The project was conceived and developed as a solution to this manual process. With the advent of eCITATION®, a LEO may now enter citation information using a mobile data computer (MDC) in the patrol car and print out the citation to give to the recipient. The information is transmitted almost immediately and is available for access by the local CSC office, the official court record keeper. North Carolina is the first and only state to implement such a system. Two major benefits are time savings for both LEAs and CSC offices and the elimination of multiple data entry. LEOs can then spend more time on the streets, and clerks can better respond to court customers. As legislative mandates are given and user requests are evaluated, the AOC will continue to enhance the application in order to better serve the needs of the users.

The project was developed as a joint venture between the NC Administrative Office of the Courts (AOC) and the NC State Highway Patrol. Significant funding was also provided by the Governor’s Highway Safety Fund and the Governor’s Crime Commission. It is the first component of the AOC’s eCourt initiative, and it automates the creation of “non-arrestable” criminal and traffic citations by LEOs. During October 1999 through September 2001, a pilot project was conducted in Cumberland County, and after a successful pilot, eCITATION® was implemented in all 100 counties. As of December 31, 2007:

  • 223 LEAs with 9,809 officers statewide have been provided with eCITATION® access.
  • 3,759,342 electronic citations have been processed since inception.
  • 1,104,168 electronic citations were issued in calendar year 2009.
  • Over 76% of traffic and infractions citations are now issued through eCITATION®, and this number continues to grow.

While the AOC provides eCITATION® software at no cost to participating courts and LEAs, implementation, eCITATION® requires the following components:

  • Each participating CSC office must have a desktop PC with Internet connectivity and a laser printer.
  • Each participating LEA must have patrol cars equipped with a printer and MDC that access a wireless network.

E-CITATION® is a successful initiative because it automates a complex criminal justice process and its technological components are readily available. The project is an excellent example of collaboration among government agencies, including those in constitutionally separate branches of state and local government. Additionally, eCITATION® builds on the current infrastructure of the NC Criminal Justice Information Network Mobile Data Network.
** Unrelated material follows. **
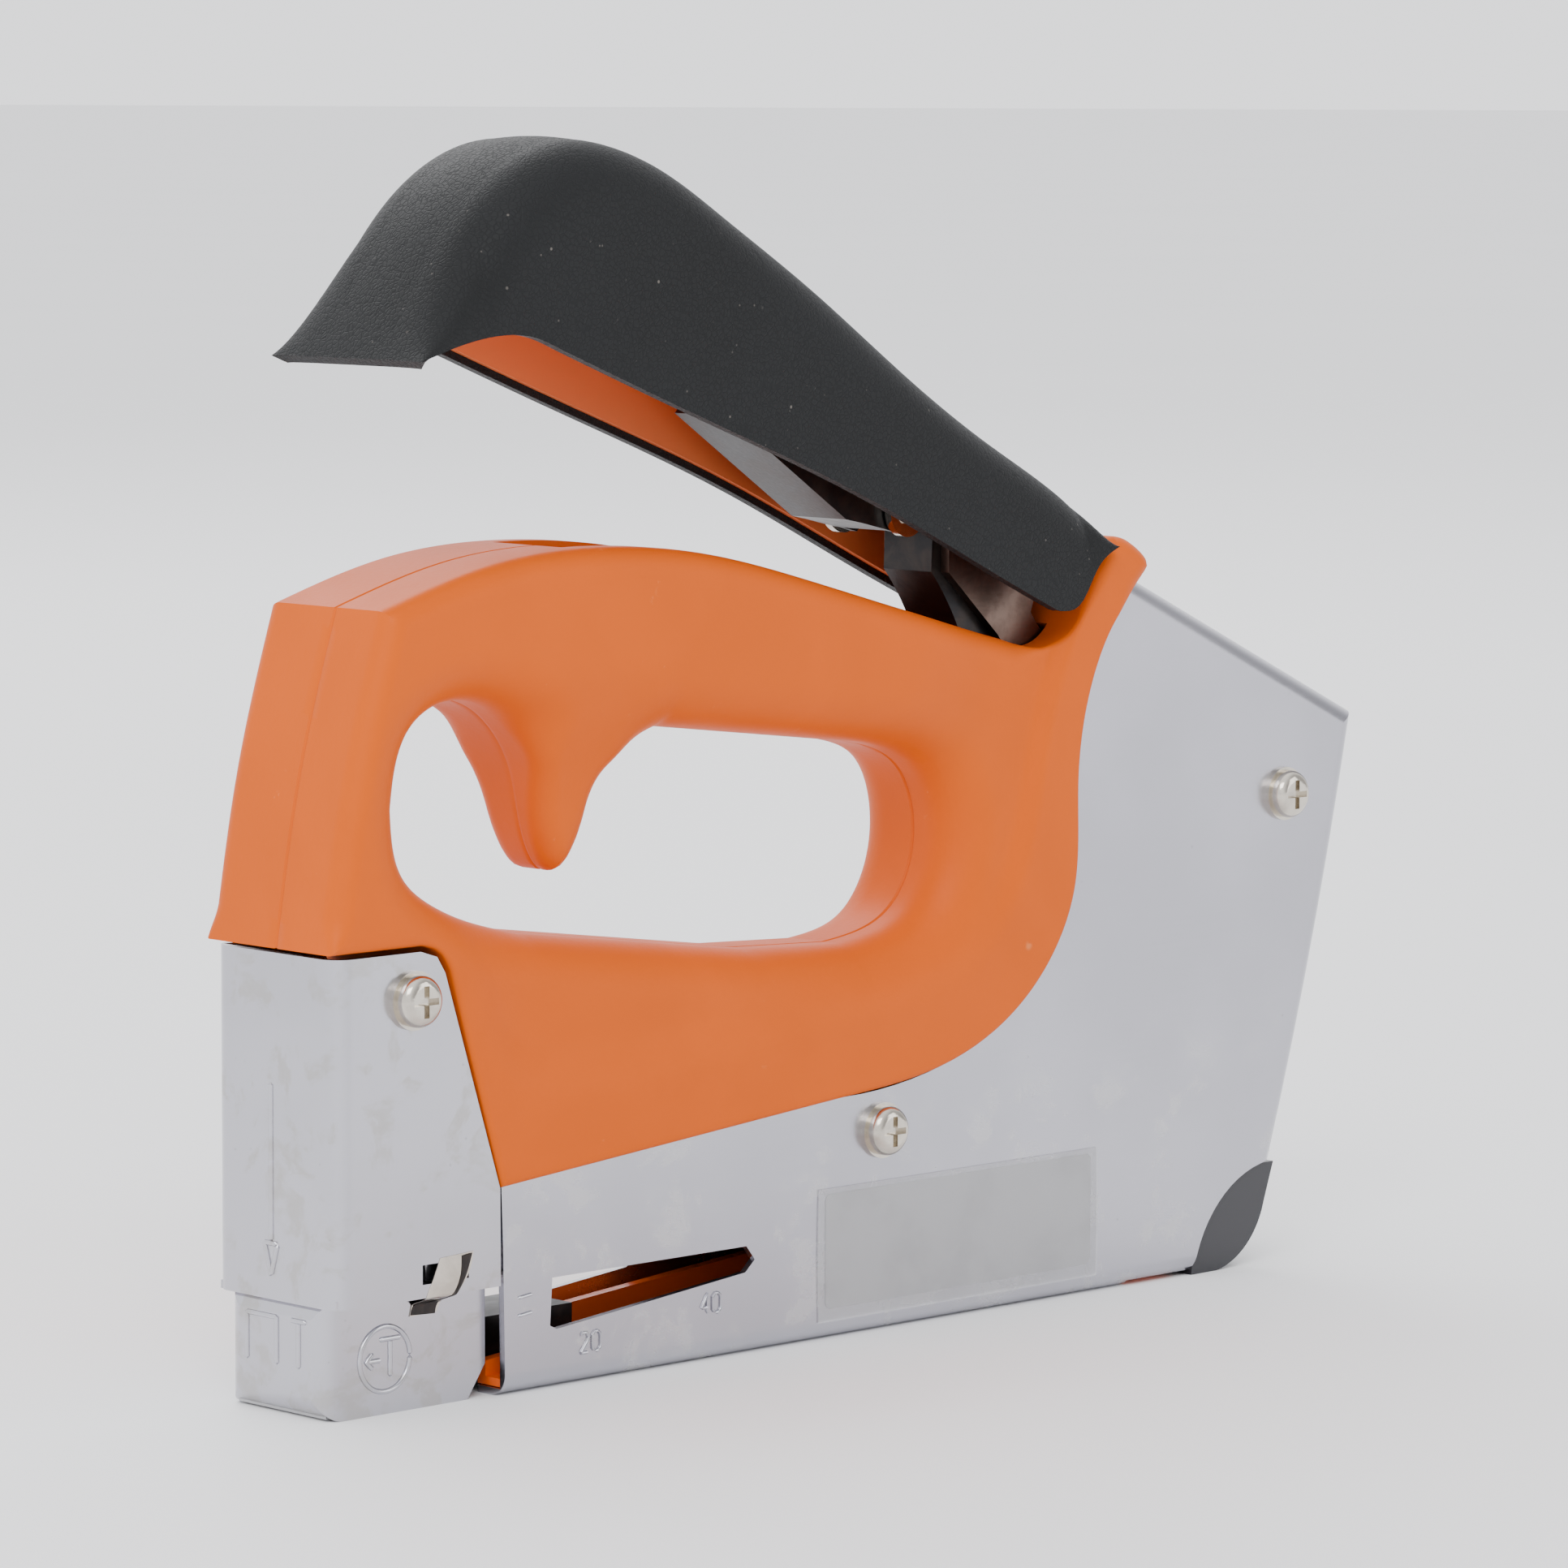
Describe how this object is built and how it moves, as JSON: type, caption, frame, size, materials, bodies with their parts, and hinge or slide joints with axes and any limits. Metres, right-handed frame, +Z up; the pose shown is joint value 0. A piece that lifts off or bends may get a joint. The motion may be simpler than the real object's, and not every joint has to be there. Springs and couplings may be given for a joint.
{
  "type": "staple gun",
  "caption": "Hand staple gun with a forward-action lever, a moulded orange finger grip, a folded steel body and nose, and a magazine that pulls out at the heel.",
  "frame": {"origin": "under the middle of the whole tool, on the plane of its flat base", "axes": "+X runs from the nose back to the heel along the base, +Y is sideways away from the screw heads, +Z is up"},
  "size_m": [0.1988, 0.0309, 0.1655],
  "materials": {
    "body_steel": "plated steel sheet, satin with a soft grain",
    "nose_steel": "bright plated steel, scuffed and stained",
    "label_film": "blank grey film label",
    "orange_plastic": "fine-textured moulded orange plastic",
    "nickel": "bright nickel plating",
    "inner_steel": "plain stamped steel",
    "liner_plastic": "glossy moulded orange plastic",
    "spring_steel": "oiled spring steel",
    "black_rubber": "black moulded rubber with a leathery grain",
    "orange_paint": "orange powder coat with a light texture",
    "bronzed_steel": "browned steel",
    "black_steel": "blackened steel",
    "black_gloss": "glossy black plastic"
  },
  "bodies": {
    "frame": {"housing_left": "body_steel", "housing_right": "body_steel", "nose_plate": "nose_steel", "label": "label_film", "grip_shell_left": "orange_plastic", "grip_shell_right": "orange_plastic", "body_screws": "nickel", "screw_washers": "nickel", "body_nuts": "nickel", "blade_guide": "inner_steel", "liner_rail_right": "liner_plastic", "liner_rail_left": "liner_plastic", "magazine_roof": "inner_steel", "mechanism_plate_right": "inner_steel", "mechanism_plate_left": "inner_steel", "lever_pin": "inner_steel", "rocker_pin": "inner_steel", "spring_seat": "inner_steel", "power_spring": "spring_steel", "lever_spring": "spring_steel"},
    "lever": {"lever_grip": "black_rubber", "lever_channel": "orange_paint", "lever_inlay": "orange_plastic", "lever_bracket_right": "bronzed_steel", "lever_bracket_left": "bronzed_steel", "cam_arm": "black_steel", "latch_lugs": "nickel", "latch_pin": "nickel"},
    "latch": {"lock_latch": "black_steel"},
    "rocker_arm": {"rocker": "inner_steel"},
    "striker": {"striker_blade": "spring_steel"},
    "magazine": {"magazine_rail": "inner_steel", "guide_rod": "inner_steel", "end_cap": "black_gloss", "pusher_spring": "spring_steel"},
    "follower": {"pusher": "black_steel"}
  },
  "joints": [
    {"name": "lever_hinge", "type": "hinge", "parent": "frame", "child": "lever", "pos_m": [0.0451, 0, 0.083], "axis": [0, -1, 0], "range_deg": [0, 10.89], "stiffness_Nm_per_rad": 1.5, "springref_deg": -8.59, "deforming": ["lever_spring"]},
    {"name": "rocker_hinge", "type": "hinge", "parent": "frame", "child": "rocker_arm", "pos_m": [0.0131, 0, 0.032], "axis": [0, -1, 0], "range_deg": [-7.1, 0], "deforming": ["power_spring"]},
    {"name": "striker_slide", "type": "slide", "parent": "frame", "child": "striker", "axis": [0, 0, 1], "range_m": [0, 0.0142]},
    {"name": "latch_hinge", "type": "hinge", "parent": "lever", "child": "latch", "pos_m": [0.0101, 0, 0.1132], "axis": [0, -1, 0], "range_deg": [0, 25], "stiffness_Nm_per_rad": 0.02, "springref_deg": -17.19},
    {"name": "magazine_slide", "type": "slide", "parent": "frame", "child": "magazine", "axis": [1, 0, 0], "range_m": [0, 0.1]},
    {"name": "pusher_slide", "type": "slide", "parent": "magazine", "child": "follower", "axis": [1, 0, 0], "range_m": [0, 0.085], "stiffness_N_per_m": 20, "springref_m": -0.05, "deforming": ["pusher_spring"]}
  ],
  "couplings": [
    {"joint": "rocker_hinge", "follows": "lever_hinge", "ratio": -0.645},
    {"joint": "striker_slide", "follows": "lever_hinge", "m_per_rad": 0.07}
  ]
}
E-CITATION® continues to progress. With the addition of their specific citation forms (AOC-CR-502), the system is now also used statewide by NC Alcohol Law Enforcement [ALE] officers. The AOC continues to seek further grant funding to purchase printers for LEAs. Two active advisory committees, one for CSC users and another for LEA users, meet periodically to collaborate with the developers and each other and to discuss ways the system can be enhanced. Further envisioned enhancements include:

  • Messaging– providing the clerks a highly desired capability to contact LEOs through eCITATION® through written messages.
  • Courtroom profiles – allowing clerks’ offices another highly desired capability to set specific rules or constraints to better regulate the volume of citation cases in courtrooms.
  • Longer term plans include the capability to process “arrestable” offenses.